The question is; what is the real problem and what’s the solution? I honestly don’t have a clear answer to that question, reason being; only the teenagers themselves can answer it. All I have is what I think contributes to the problems teenagers are facing.

First and foremost, who and where are the parents to these teenagers? A dysfunctional family unit coupled up with a drastic increase in the cost of living and individuals’ desire to live a better life have led to parents spending most of their time away from home, hence the teenagers being left under the guidance and parenting of the caretakers/house managers, the internet and fellow peers in the same situation. Is this however enough reason for parents not to be actively involved in their children’s day-to-day activities? Most parents nowadays tend to equate providing their children with material items to good parenting. This could not be further from the truth though. Taking a child to the best schools, buying them the best gadgets, buying them cars at 18 years and living in the best estates has nothing to do with good parenting. In fact, this might be a major contributor to their problem. I would rather have a mentally healthy and hard-working child living a middle-class life, than a self-entitled ‘rich’ brat.  Now, don’t get me wrong, I’m not an advocate of mediocrity. In fact, I believe we should all be able to work hard towards achieving the best and highest attainable quality of life. Striking the balance between work and family seem to be a huge challenge to most of us. 

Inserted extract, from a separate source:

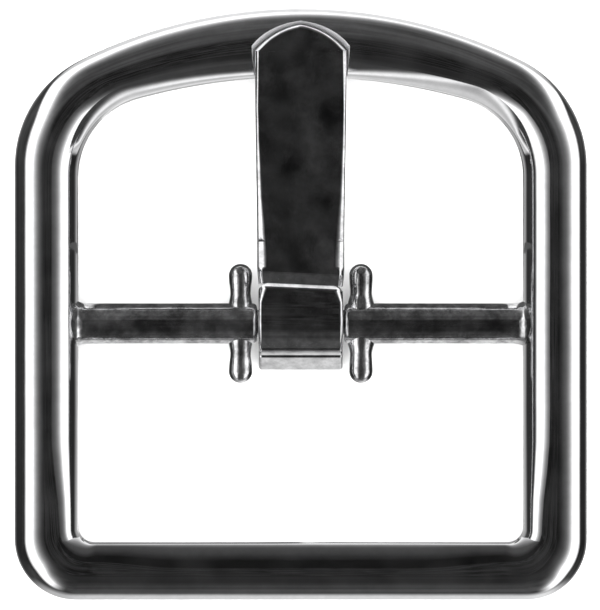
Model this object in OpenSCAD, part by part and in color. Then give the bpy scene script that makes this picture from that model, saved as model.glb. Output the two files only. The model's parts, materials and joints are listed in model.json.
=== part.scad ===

Research done in the recent past showed that most teenagers had their first sexual encounter before their 15th birthday! Shocking right? This would be considered ‘normal’ in the western culture, but not in the African context, but we do know by now that it indeed is the ugly reality.
A further analysis of the situation according to age groups further indicates the depth of the problem. Gone are the days when 5 year olds played with Barbie dolls, car toys and mud. In the current generation;

5-18 year olds who should be studying hard, discovering their talent, playing age-appropriate games among other activities; are now playing aggressive video games and watching pornography videos and images online.

18-24 year olds who should ideally be attending campus in order to shape careers, going out for friendly coffee dates and/or walks in the park, and discovering who they really are as individuals; are instead busy having pre-marital affairs, dating and having unplanned pregnancies and children with men and/or women in the 25-35 year category who are just as lost and misguided as their younger counterparts and worse still dating older married men and/or women (sponsors) for easy money, instead of building careers and implementing God-given talents. Well, with socialites and near-naked musicians for role models, I’m not surprised.

I have seen 18-24 year olds getting married and starting families and it baffles me because any psychologist will tell you that infatuation is very often mistaken for love in that age group. I however do understand why that particular scenario exists. A teenager who is exposed to pornographic material, near-nude/explicit music videos at as young as 13 years or younger are more likely than not to engage in what they see on TV or internet. This means teenagers having sex way before their 18th birthday and having kids, while still kids.

Unfortunately sex and drugs are in the modern society taken as part of ‘societal norm’, and as teenagers engage in all the escapades mentioned above, there are so many avenues of contracting HIV.

So, if teenagers are engaging in sex while as young as 13 years isn’t it time we dealt with the issue head-on and actually introduced not only sex education in theory but also contraceptive education and demonstrations on contraceptive use in schools? Secondly to the ‘morality cops’ and religious groups, isn’t it time to re-strategize? Clearly, the old ‘waiting till marriage’ slogan isn’t working any more, at least not on the majority of teenagers and youth.


Having said that, what’s the best way forward? I think the ONLY persons with that answer are the teenagers themselves, because unless we fully understand their side of the story, we can’t draw a clear way forward.